Last week’s review of the latest splendid album from Mary Chapin Carpenter brought forth memories of her most recent tour to Australia, a tour where she was accompanied by the absolutely marvellous Tift Merritt.


That double wasn’t just smart, melodic and personal, it was also a lesson in the craft of writing and the effectiveness of (quite different but complementary) natural live performance.

Wind Back Wednesday is the time machine taking us back to 2015.

 

MARY CHAPIN CARPENTER AND TIFT MERRITT

Enmore Theatre, August 27


You can look at this two ways.


One: it stinks that instead of operating on the fringes of the alt.country/Americana fringe since her Grammy-winning years in the mid ‘90s, if Mary Chapin Carpenter was male, Texan and had some kind of substance issue in her past, she’d be legendary, lauded and filling this place twice over.


And her friend Tift Merritt would be the much talked about acolyte and next generation torchbearer bringing something soulful to the mix in her own shows.


Or two: can you feel the quality in the songwriting? And the singing? And how about the fact that we are getting it at close quarters, in three piece (Chapin Carpenter) and solo (Merritt), with the charm and ease of company you expect from old friends not battered survivors or smug egos-in-boots.


Now, the former approach is undoubtedly valid. You could put Chapin Carpenter’s This Shirt, which was an early standout for its insight and tenderness, or The Age Of Miracles, which began the night in an almost dispassionate telling of history-made-modern, in any songwriter-in-the-round setup, and they would concede to no one, be it Guy Clark and James Taylor or, say, Justin Townes Earle and – heaven forbid – James Bay and David Grey.

And Merritt’s holy soul piano version of Good Hearted Man, with a touch of rasp to her voice, her gently smoothed country tragic Bramble Rose, and the new My Boat, with its lyrics drawn from Raymond Carver, make it clear she’s got the goods on a number of more ballyhooed contenders. None of whom can sell a song in the full-bodied way she does either.

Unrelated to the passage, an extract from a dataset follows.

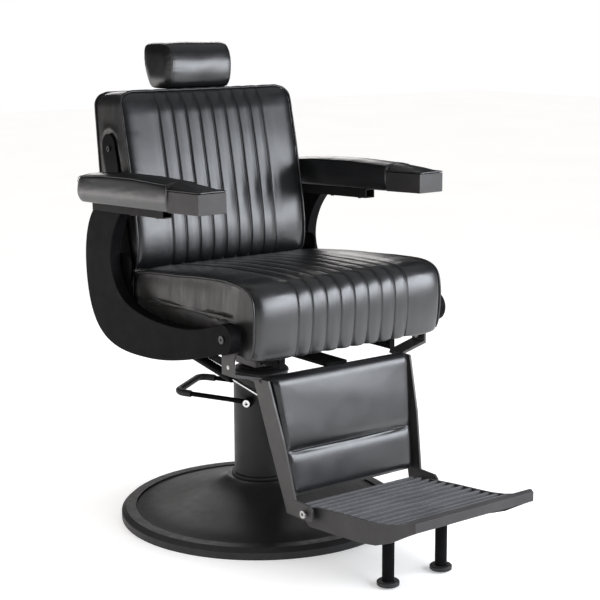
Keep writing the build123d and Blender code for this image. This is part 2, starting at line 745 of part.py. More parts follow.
with BuildPart() as leg_pad:
    with BuildSketch(pad_plane(26)):
        with BuildLine():
            FilletPolyline((-176, 0), (176, 0), (198, ll), (-198, ll), radius=10, close=True)
        make_face()
    extrude(amount=26)
save(leg_pad.part, "leg_pad")

with BuildPart() as leg_board:
    with BuildSketch(pad_plane(35.2)):
        with BuildLine():
            FilletPolyline((-174, 2), (174, 2), (196, ll - 4), (-196, ll - 4), radius=10, close=True)
        make_face()
    extrude(amount=9)
save(leg_board.part, "leg_board")

with BuildPart() as leg_straps:
    for h, w in ((232, 190.5), (44, 176.5)):
        with BuildSketch(pad_plane(40.4)):
            with BuildLine():
                t = 15 * math.tan(TAPER)
                Polyline((-w + t, h - 15), (w - t, h - 15), (w + t, h + 15), (-w - t, h + 15), close=True)
            make_face()
        extrude(amount=5)
save(leg_straps.part, "leg_straps")

# ======================= link bars =======================
lkx, lkz = PB[0] - PA[0], PB[1] - PA[1]
lkl = math.hypot(lkx, lkz)
mx, mz = -lkz / lkl, lkx / lkl
with BuildPart() as link_bars:
    for sx in (-1, 1):
        with BuildSketch(Plane.YZ.offset(sx * LINK_IN)):
            with Locations(PA, PB):
                Circle(9.5)
            with BuildLine():
                Polyline((PA[0] + 8 * mx, PA[1] + 8 * mz), (PB[0] + 8 * mx, PB[1] + 8 * mz),
                         (PB[0] - 8 * mx, PB[1] - 8 * mz), (PA[0] - 8 * mx, PA[1] - 8 * mz), close=True)
            make_face()
            with Locations(PA):
                Circle(5.02, mode=Mode.SUBTRACT)
            with Locations(PB):
                Circle(5.5, mode=Mode.SUBTRACT)
        extrude(amount=sx * (LINK_OUT - LINK_IN))
save(link_bars.part, "link_bars")

# ======================= gas spring =======================
gy, gz = L[0] - S[0], L[1] - S[1]
gl = math.hypot(gy, gz)
gas_axis = (0, gy / gl, gz / gl)


def gas_plane(s):
    return Plane(origin=(GAS_X, S[0] + gy / gl * s, S[1] + gz / gl * s), x_dir=(1, 0, 0), z_dir=gas_axis)


with BuildPart() as gas_spring_tube:
    with BuildSketch(Plane.YZ.offset(GAS_X - 5)):
        with Locations(S):
            Circle(10)
    extrude(amount=10)
    with BuildSketch(gas_plane(6)):
        Circle(6)
    extrude(amount=14)
    with BuildSketch(gas_plane(16)):
        Circle(11)
    extrude(amount=170)
    with BuildSketch(gas_plane(24)):
        Circle(9)
    extrude(amount=150, mode=Mode.SUBTRACT)
    with BuildSketch(gas_plane(170)):
        Circle(4.05)
    extrude(amount=20, mode=Mode.SUBTRACT)
    with BuildSketch(Plane.YZ.offset(GAS_X - 6)):
        with Locations(S):
            Circle(4.03)
    extrude(amount=12, mode=Mode.SUBTRACT)
save(gas_spring_tube.part, "gas_spring_tube")

with BuildPart() as gas_spring_rod:
    with BuildSketch(gas_plane(50)):
        Circle(4)
    extrude(amount=gl - 50 - 12)
    with BuildSketch(gas_plane(42)):
        Circle(8.9)
    extrude(amount=9)
    with BuildSketch(Plane.YZ.offset(GAS_X - 5)):
        with Locations(L):
            Circle(15)
    extrude(amount=10)
    with BuildSketch(Plane.YZ.offset(GAS_X - 6)):
        with Locations(L):
            Circle(10.4)
    extrude(amount=12, mode=Mode.SUBTRACT)
save(gas_spring_rod.part, "gas_spring_rod")

# ======================= footplate =======================
tread = [(-372, 150), (-400, 155), (-440, 160), (-480, 165), (-520, 169), (-560, 173), (-600, 176), (-640, 180),
         (-680, 187), (-705, 194), (-730, 204), (-752, 216)]


def tread_z(y):
    for (y0, z0), (y1, z1) in zip(tread, tread[1:]):
        if y1 <= y <= y0:
            return z0 + (z1 - z0) * (y - y0) / (y1 - y0)
    return tread[-1][1]


RIBS, RIB_W, RIB_H, PLATE_T = 14, 12.0, 7.0, 5.0
pitch = (752.0 - 374.0 - RIB_W) / (RIBS - 1)
comb = []
for i in range(RIBS):
    y0 = -374.0 - i * pitch
    y1 = y0 - RIB_W
    comb += [(y0, tread_z(y0) - RIB_H), (y0 - 1.5, tread_z(y0 - 1.5)), (y1 + 1.5, tread_z(y1 + 1.5)),
             (y1, tread_z(y1) - RIB_H)]
under = [(y, tread_z(y) - RIB_H - PLATE_T) for y in (-752, -730, -705, -680, -640, -560, -480, -400, -374)]
with BuildPart() as footplate_tread:
    with BuildSketch(Plane.YZ.offset(-162)):
        with BuildLine():
            Polyline(*comb, *under, close=True)
        make_face()
    extrude(amount=324)
save(footplate_tread.part, "footplate_tread")

# side rails and front lip in one formed piece
with BuildPart() as footplate_frame:
    for x0 in (-168, 162):
        with BuildSketch(Plane.YZ.offset(x0)):
            with BuildLine():
                Polyline((-402, 150), (-402, 118), (-412, 110), (-522, 118), (-600, 125), (-640, 132), (-686, 150), (-740, 180),
                         (-765, 193), (-765, 213), (-758, 218), (-752.2, 217), (-730, 204), (-705, 194.5),
                         (-680, 187.5), (-640, 180.5), (-600, 176.5), (-520, 169.5), (-440, 160.5), close=True)
            make_face()
        extrude(amount=6)
    with BuildSketch(Plane.YZ.offset(-162)):
        with BuildLine():
            Polyline((-752.4, 217), (-758, 218), (-765, 213), (-765, 193), (-752.4, 190), close=True)
        make_face()
    extrude(amount=324)
    for sx in (-1, 1):
        with BuildSketch(Plane.YZ.offset(sx * 160)):
            with Locations(C):
                Circle(5.0)
        extrude(amount=sx * 12, mode=Mode.SUBTRACT)
save(footplate_frame.part, "footplate_frame")

with BuildPart() as foot_hinge_bolts:
    for sx in (-1, 1):
        with BuildSketch(Plane.YZ.offset(sx * 162.2)):
            with Locations(C):
                Circle(4.95)
        extrude(amount=sx * 28.8)
        with BuildSketch(Plane.YZ.offset(sx * 191)):
            with Locations(C):
                Circle(9)
                RegularPolygon(3.6, 6, mode=Mode.SUBTRACT)
        extrude(amount=sx * 4)
save(foot_hinge_bolts.part, "foot_hinge_bolts")

with BuildPart() as foot_spacers:
    for sx in (-1, 1):
        with BuildSketch(Plane.YZ.offset(sx * 168.3)):
            with Locations(C):
                Circle(9.5)
                Circle(5.0, mode=Mode.SUBTRACT)
        extrude(amount=sx * 8.5)
save(foot_spacers.part, "foot_spacers")

with BuildPart() as footplate_crossbar:
    with BuildSketch(Plane.YZ.offset(-162)):
        with BuildLine():
            Polyline((-555, 130), (-595, 130), (-595, 158), (-555, 158), close=True)
        make_face()
    extrude(amount=324)
    with BuildSketch(Plane.YZ.offset(-162)):
        with BuildLine():
            Polyline((-558, 133), (-592, 133), (-592, 155), (-558, 155), close=True)
        make_face()
    extrude(amount=324, mode=Mode.SUBTRACT)
save(footplate_crossbar.part, "footplate_crossbar")

with BuildPart() as foot_posts:
    with BuildSketch(Plane.XY.offset(14)):
        with Locations((-77, -575), (77, -575)):
            Circle(13.5)
    extrude(amount=116)
save(foot_posts.part, "foot_posts")

with BuildPart() as foot_glides:
    with BuildSketch(Plane.XY.offset(4)):
        with Locations((-77, -575), (77, -575)):
            Circle(25)
    extrude(amount=10)
    chamfer(foot_glides.edges().group_by(Axis.Z)[-1], 2)
    chamfer(foot_glides.edges().group_by(Axis.Z)[0], 1)
save(foot_glides.part, "foot_glides")
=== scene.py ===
import math

import bmesh
import bpy
import numpy as np
from mathutils import Matrix, Vector, noise


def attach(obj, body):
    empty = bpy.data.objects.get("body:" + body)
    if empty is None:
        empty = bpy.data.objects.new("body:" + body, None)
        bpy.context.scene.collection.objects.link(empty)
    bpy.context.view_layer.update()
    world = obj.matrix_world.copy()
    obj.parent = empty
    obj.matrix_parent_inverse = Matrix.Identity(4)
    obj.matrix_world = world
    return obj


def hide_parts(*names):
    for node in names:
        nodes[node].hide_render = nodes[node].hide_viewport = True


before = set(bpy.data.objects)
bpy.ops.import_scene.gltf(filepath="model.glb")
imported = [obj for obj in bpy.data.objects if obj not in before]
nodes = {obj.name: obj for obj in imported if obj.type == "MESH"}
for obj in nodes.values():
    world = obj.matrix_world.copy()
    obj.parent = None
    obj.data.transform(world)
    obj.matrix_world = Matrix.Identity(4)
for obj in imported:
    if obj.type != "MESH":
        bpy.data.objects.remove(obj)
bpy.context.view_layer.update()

scene = bpy.context.scene
MM = 0.001

# ------------------------------------------------------------------ camera
AZ, PITCH, ROLL = math.radians(-37.1141), math.radians(11.0064), math.radians(-0.2816)
fwd = Vector((-math.sin(AZ) * math.cos(PITCH), math.cos(AZ) * math.cos(PITCH), -math.sin(PITCH)))
right = Vector((math.cos(AZ), math.sin(AZ), 0))
up = right.cross(fwd)
r2 = right * math.cos(ROLL) + up * math.sin(ROLL)
u2 = -right * math.sin(ROLL) + up * math.cos(ROLL)
cam_data = bpy.data.cameras.new("camera")
cam_data.sensor_width = 36
cam_data.sensor_fit = "HORIZONTAL"
cam_data.lens = 89.73
cam_data.clip_end = 100
camera = bpy.data.objects.new("camera", cam_data)
scene.collection.objects.link(camera)
camera.matrix_world = Matrix((
    (r2.x, u2.x, -fwd.x, -2.0776),
    (r2.y, u2.y, -fwd.y, -2.9073),
    (r2.z, u2.z, -fwd.z, 1.2300),
    (0, 0, 0, 1),
))
scene.camera = camera
scene.view_settings.view_transform = "Standard"
scene.view_settings.look = "None"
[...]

But grumbling wouldn’t suit this show really, for as Chapin Carpenter sang “I don’t cling to remorse or regret” and she showed that in the last song, a dignified declaration of strength called The Things That We Are Made Of.


With pianist Jon Carroll as usual bringing just the right touch to the keys or vocals and guitarist Austin Nevins, tasteful but never perfunctory, Chapin Carpenter could slow down Lucinda Williams’ Passionate Kisses to heighten the intensity, bring some later life wisdom to the sass in I Feel Lucky or deliver Only A Dream with quiet passion.


Let’s be happy then we got this pairing. And happier still that there is still one more chance to see them before the next hot new thing blows into town.